Most banks pay different interest rates relative to the amount of money and tenure of investment.

With treasury bill, interest rate is determined through a biweekly auction or a period as determined by the central bank, to registered and licensed financial institutions.

To know the most profitable interest, you will have to check the prevailing T-bill rate at a specific period and compare to the fixed deposit rates offered by your bank.

2. Risk and credibility

Treasury bill is backed by the government. Government can’t go broke or run away with your money, making treasury bills credible and risk free.

However, fixed deposits are only considered safe as long as your bank exits. If your bank becomes insolvent, you lose all or part of your money. Therefore, fixed deposits are riskier investments compared to treasury bills.

3. Tax Benefits and Fees

Treasury bills are tax exempted, which means that taxes are not deducted from the interest you earn. But, you may be required to pay a small fee for bank processing.

Fixed deposits attract about 10% annual withholding tax on interest payments deductible at source by your bank. You may not pay a fee to have a fixed deposit account.

4. Investment Roll Over

You can instruct your bank to roll over your fixed deposit and interest from the start. It is a default way to enjoy compounding interests.

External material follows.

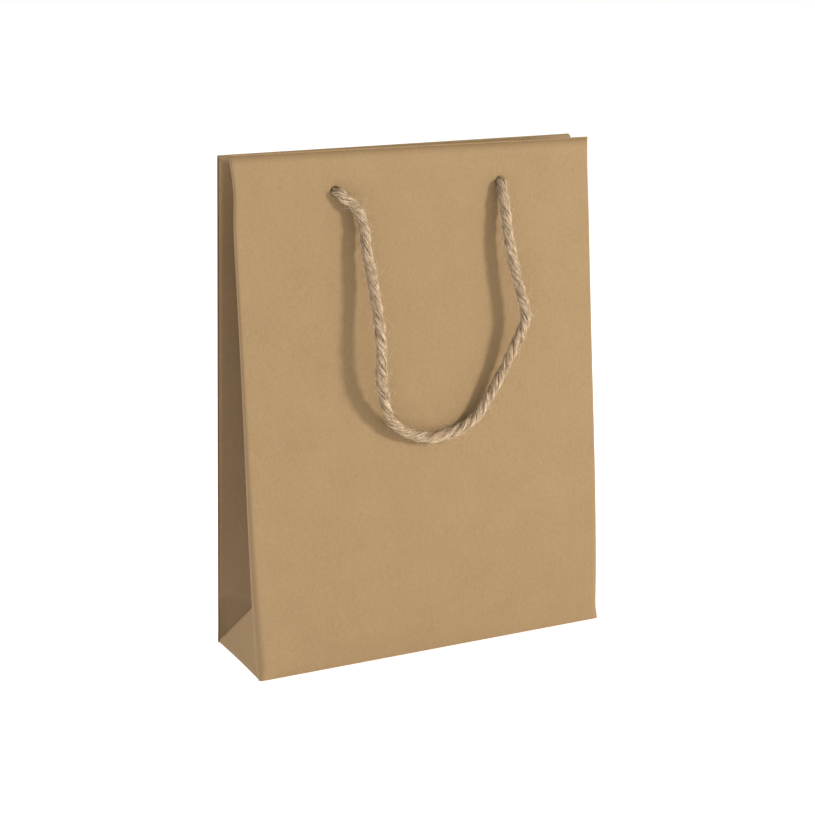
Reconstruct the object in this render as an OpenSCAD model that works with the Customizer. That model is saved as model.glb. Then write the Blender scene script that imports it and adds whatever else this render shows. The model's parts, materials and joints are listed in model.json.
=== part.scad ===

However, treasury bills cannot be rollover by default.

The central bank pays your earnings into your account at maturity and you have the option to either roll over or withdraw.

5. Collateral Usage

Most banks accept treasury bill as collateral for loans. This is because it is considered as secure and risk free.

Fixed deposits can also be used as collateral but not accepted by most banks.

However, it’s seen as riskier than treasury bills as it could be affected by the credit ratings of the holding bank.

6. Ease of Withdrawal

You can inform your bank and withdraw from your fixed deposit account any time before maturity.

However, you will only be paid interest for the period you kept your money with the bank. You may also be charged extra fees for early withdrawal.

Cashing out treasury bill before maturity is not that flexible and straightforward. You must sell the rights of the treasury bills to the bank or to a willing buyer before the tenor expires.

The remaining interest for the period between when you canceled the investment and when it matures will be deducted from your principal by the buyer.